====== Material provided ======

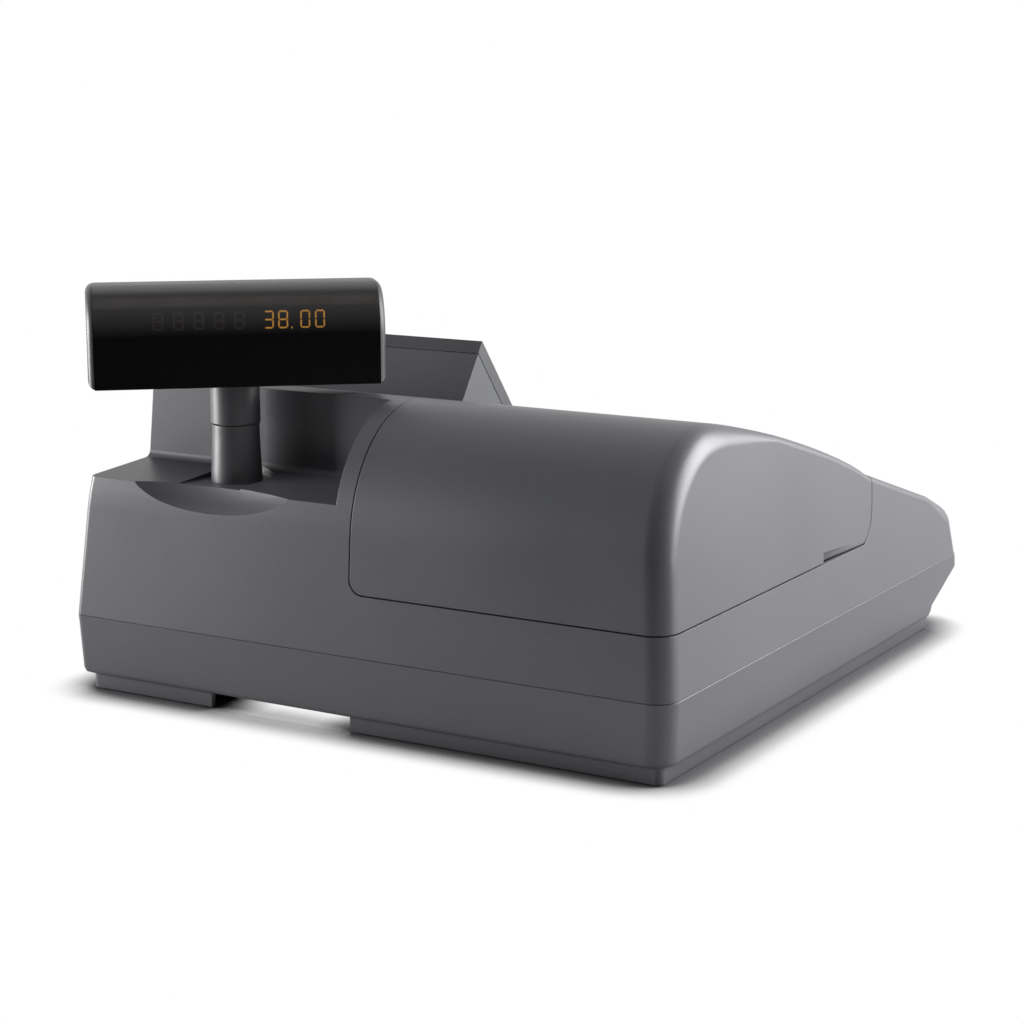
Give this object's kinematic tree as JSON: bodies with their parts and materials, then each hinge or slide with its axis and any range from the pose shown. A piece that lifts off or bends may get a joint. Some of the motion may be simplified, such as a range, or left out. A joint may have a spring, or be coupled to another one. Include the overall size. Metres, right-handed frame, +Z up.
{
  "type": "ticket register",
  "caption": "Counter-top ticket register with a sloping keyboard, twin-roll printer under a hinged cover, hooded operator screen and a turning customer display on a pole.",
  "frame": {"origin": "middle of the whole outline, turned display head included, at the height of the counter that the feet stand on", "axes": "+X to the operator's right, +Y from the keyboard towards the customer, +Z up"},
  "size_m": [0.3752, 0.4438, 0.2313],
  "materials": {
    "case_dark": "satin, fine grain",
    "cover_plastic": "satin, fine grain",
    "bezel_plastic": "satin, fine grain",
    "pole_plastic": "satin",
    "head_grey": "satin",
    "inner_plastic": "matt",
    "foot_rubber": "matt",
    "platen_rubber": "matt",
    "zinc_steel": "satin",
    "bright_steel": "polished",
    "bare_metal": "brushed",
    "lens_smoked": "polished, smoked",
    "window_clear": "clear",
    "lcd_glass": "glossy",
    "tube_glass": "glossy",
    "circuit_board": "lacquered",
    "membrane": "satin",
    "paper": "matt",
    "spool_plastic": "satin",
    "gear_plastic": "satin",
    "head_ceramic": "satin",
    "socket_plastic": "satin",
    "key_white": "satin",
    "key_grey": "satin",
    "key_blue": "satin",
    "key_red": "satin"
  },
  "bodies": {
    "case": {"lower_case": "case_dark", "upper_case": "case_dark", "rubber_feet": "foot_rubber", "case_screws": "zinc_steel", "hinge_pins": "bright_steel", "display_hood": "case_dark", "hood_bezel": "bezel_plastic", "operator_window": "window_clear", "operator_lcd": "lcd_glass", "pole_base": "pole_plastic", "keyboard_frame": "bezel_plastic", "plu_overlay": "membrane", "keyboard_board": "circuit_board", "mode_lock": "zinc_steel", "printer_frame": "inner_plastic", "feed_motors": "zinc_steel", "print_heads": "head_ceramic", "main_board": "circuit_board", "power_supply": "bare_metal", "port_sockets": "socket_plastic", "switch_frame": "socket_plastic"},
    "cover": {"printer_cover": "cover_plastic", "tear_bar": "bright_steel"},
    "display": {"pole_tube": "pole_plastic", "head_shell": "head_grey", "head_lens": "lens_smoked", "head_display": "tube_glass", "head_board": "circuit_board"},
    "lock_key": {"mode_key": "bright_steel"},
    "rocker": {"power_switch": "socket_plastic"},
    "receipt_paper": {"receipt_roll": "paper"},
    "journal_paper": {"journal_roll": "paper"},
    "spool": {"take_up_spool": "spool_plastic"},
    "receipt_feed": {"receipt_platen": "platen_rubber"},
    "journal_feed": {"journal_platen": "platen_rubber"},
    "receipt_drive": {"receipt_pinion": "gear_plastic"},
    "journal_drive": {"journal_pinion": "gear_plastic"},
    "key_00": {"key_00": "key_white"},
    "key_0": {"key_0": "key_white"},
    "key_point": {"key_point": "key_white"},
    "key_1": {"key_1": "key_white"},
    "key_2": {"key_2": "key_white"},
    "key_3": {"key_3": "key_white"},
    "key_4": {"key_4": "key_white"},
    "key_5": {"key_5": "key_white"},
    "key_6": {"key_6": "key_white"},
    "key_7": {"key_7": "key_white"},
    "key_8": {"key_8": "key_white"},
    "key_9": {"key_9": "key_white"},
    "key_quantity": {"key_quantity": "key_grey"},
    "key_price": {"key_price": "key_grey"},
    "key_clear": {"key_clear": "key_red"},
    "key_feed": {"key_feed": "key_grey"},
    "key_void": {"key_void": "key_grey"},
    "key_refund": {"key_refund": "key_grey"},
    "key_no_sale": {"key_no_sale": "key_grey"},
    "key_card": {"key_card": "key_grey"},
    "key_credit": {"key_credit": "key_grey"},
    "key_subtotal": {"key_subtotal": "key_grey"},
    "key_total": {"key_total": "key_blue"}
  },
  "joints": [
    {"name": "cover_hinge", "type": "hinge", "parent": "case", "child": "cover", "pos_m": [-0.085, 0.18482, 0.101], "axis": [-1, 0, 0], "range_deg": [0, 75]},
    {"name": "display_swivel", "type": "hinge", "parent": "case", "child": "display", "pos_m": [0.1002, 0.1555, 0.1543], "axis": [0, 0, 1], "range_deg": [-175.7, 94.3]},
    {"name": "mode_lock_turn", "type": "hinge", "parent": "case", "child": "lock_key", "pos_m": [0.152, -0.04306, 0.1265], "axis": [0, -0.3403, 0.9403], "range_deg": [-45, 135]},
    {"name": "power_rocker", "type": "hinge", "parent": "case", "child": "rocker", "pos_m": [0.1809, 0.1, 0.0265], "axis": [0, 0, -1], "range_deg": [0, 16]},
    {"name": "receipt_roll_spin", "type": "hinge", "parent": "case", "child": "receipt_paper", "pos_m": [-0.047, 0.112, 0.112], "axis": [1, 0, 0], "continuous": true},
    {"name": "journal_roll_spin", "type": "hinge", "parent": "case", "child": "journal_paper", "pos_m": [-0.133, 0.112, 0.112], "axis": [1, 0, 0], "continuous": true},
    {"name": "spool_spin", "type": "hinge", "parent": "case", "child": "spool", "pos_m": [-0.133, 0.028, 0.112], "axis": [1, 0, 0], "continuous": true},
    {"name": "receipt_platen_spin", "type": "hinge", "parent": "case", "child": "receipt_feed", "pos_m": [-0.047, -0.024, 0.107], "axis": [1, 0, 0], "continuous": true},
    {"name": "journal_platen_spin", "type": "hinge", "parent": "case", "child": "journal_feed", "pos_m": [-0.133, -0.024, 0.107], "axis": [1, 0, 0], "continuous": true},
    {"name": "receipt_pinion_spin", "type": "hinge", "parent": "case", "child": "receipt_drive", "pos_m": [-0.0145, -0.01407, 0.08833], "axis": [1, 0, 0], "continuous": true},
    {"name": "journal_pinion_spin", "type": "hinge", "parent": "case", "child": "journal_drive", "pos_m": [-0.1684, -0.01407, 0.08833], "axis": [1, 0, 0], "continuous": true},
    {"name": "key_00_press", "type": "slide", "parent": "case", "child": "key_00", "axis": [0, 0.2891, -0.9573], "range_m": [0, 0.0025], "stiffness_N_per_m": 250, "springref_m": -0.001},
    {"name": "key_0_press", "type": "slide", "parent": "case", "child": "key_0", "axis": [0, 0.2891, -0.9573], "range_m": [0, 0.0025], "stiffness_N_per_m": 250, "springref_m": -0.001},
    {"name": "key_point_press", "type": "slide", "parent": "case", "child": "key_point", "axis": [0, 0.2891, -0.9573], "range_m": [0, 0.0025], "stiffness_N_per_m": 250, "springref_m": -0.001},
    {"name": "key_1_press", "type": "slide", "parent": "case", "child": "key_1", "axis": [0, 0.2891, -0.9573], "range_m": [0, 0.0025], "stiffness_N_per_m": 250, "springref_m": -0.001},
    {"name": "key_2_press", "type": "slide", "parent": "case", "child": "key_2", "axis": [0, 0.2891, -0.9573], "range_m": [0, 0.0025], "stiffness_N_per_m": 250, "springref_m": -0.001},
    {"name": "key_3_press", "type": "slide", "parent": "case", "child": "key_3", "axis": [0, 0.2891, -0.9573], "range_m": [0, 0.0025], "stiffness_N_per_m": 250, "springref_m": -0.001},
    {"name": "key_4_press", "type": "slide", "parent": "case", "child": "key_4", "axis": [0, 0.2891, -0.9573], "range_m": [0, 0.0025], "stiffness_N_per_m": 250, "springref_m": -0.001},
    {"name": "key_5_press", "type": "slide", "parent": "case", "child": "key_5", "axis": [0, 0.2891, -0.9573], "range_m": [0, 0.0025], "stiffness_N_per_m": 250, "springref_m": -0.001},
    {"name": "key_6_press", "type": "slide", "parent": "case", "child": "key_6", "axis": [0, 0.2891, -0.9573], "range_m": [0, 0.0025], "stiffness_N_per_m": 250, "springref_m": -0.001},
    {"name": "key_7_press", "type": "slide", "parent": "case", "child": "key_7", "axis": [0, 0.2891, -0.9573], "range_m": [0, 0.0025], "stiffness_N_per_m": 250, "springref_m": -0.001},
    {"name": "key_8_press", "type": "slide", "parent": "case", "child": "key_8", "axis": [0, 0.2891, -0.9573], "range_m": [0, 0.0025], "stiffness_N_per_m": 250, "springref_m": -0.001},
    {"name": "key_9_press", "type": "slide", "parent": "case", "child": "key_9", "axis": [0, 0.2891, -0.9573], "range_m": [0, 0.0025], "stiffness_N_per_m": 250, "springref_m": -0.001},
    {"name": "key_quantity_press", "type": "slide", "parent": "case", "child": "key_quantity", "axis": [0, 0.2891, -0.9573], "range_m": [0, 0.0025], "stiffness_N_per_m": 250, "springref_m": -0.001},
    {"name": "key_price_press", "type": "slide", "parent": "case", "child": "key_price", "axis": [0, 0.2891, -0.9573], "range_m": [0, 0.0025], "stiffness_N_per_m": 250, "springref_m": -0.001},
    {"name": "key_clear_press", "type": "slide", "parent": "case", "child": "key_clear", "axis": [0, 0.2891, -0.9573], "range_m": [0, 0.0025], "stiffness_N_per_m": 250, "springref_m": -0.001},
    {"name": "key_feed_press", "type": "slide", "parent": "case", "child": "key_feed", "axis": [0, 0.2891, -0.9573], "range_m": [0, 0.0025], "stiffness_N_per_m": 250, "springref_m": -0.001},
    {"name": "key_void_press", "type": "slide", "parent": "case", "child": "key_void", "axis": [0, 0.2891, -0.9573], "range_m": [0, 0.0025], "stiffness_N_per_m": 250, "springref_m": -0.001},
    {"name": "key_refund_press", "type": "slide", "parent": "case", "child": "key_refund", "axis": [0, 0.2891, -0.9573], "range_m": [0, 0.0025], "stiffness_N_per_m": 250, "springref_m": -0.001},
    {"name": "key_no_sale_press", "type": "slide", "parent": "case", "child": "key_no_sale", "axis": [0, 0.2891, -0.9573], "range_m": [0, 0.0025], "stiffness_N_per_m": 250, "springref_m": -0.001},
    {"name": "key_card_press", "type": "slide", "parent": "case", "child": "key_card", "axis": [0, 0.2891, -0.9573], "range_m": [0, 0.0025], "stiffness_N_per_m": 250, "springref_m": -0.001},
    {"name": "key_credit_press", "type": "slide", "parent": "case", "child": "key_credit", "axis": [0, 0.2891, -0.9573], "range_m": [0, 0.0025], "stiffness_N_per_m": 250, "springref_m": -0.001},
    {"name": "key_subtotal_press", "type": "slide", "parent": "case", "child": "key_subtotal", "axis": [0, 0.2891, -0.9573], "range_m": [0, 0.0025], "stiffness_N_per_m": 250, "springref_m": -0.001},
    {"name": "key_total_press", "type": "slide", "parent": "case", "child": "key_total", "axis": [0, 0.2891, -0.9573], "range_m": [0, 0.0025], "stiffness_N_per_m": 250, "springref_m": -0.001}
  ],
  "couplings": [
    {"joint": "receipt_pinion_spin", "follows": "receipt_platen_spin", "ratio": -2.5},
    {"joint": "journal_pinion_spin", "follows": "journal_platen_spin", "ratio": -2.5}
  ]
}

======

### [Task objective]
Scan the data above and copy every line with "that" in it.

### [Correct answer]
Give this object's kinematic tree as JSON: bodies with their parts and materials, then each hinge or slide with its axis and any range from the pose shown. A piece that lifts off or bends may get a joint. Some of the motion may be simplified, such as a range, or left out. A joint may have a spring, or be coupled to another one. Include the overall size. Metres, right-handed frame, +Z up.
  "frame": {"origin": "middle of the whole outline, turned display head included, at the height of the counter that the feet stand on", "axes": "+X to the operator's right, +Y from the keyboard towards the customer, +Z up"},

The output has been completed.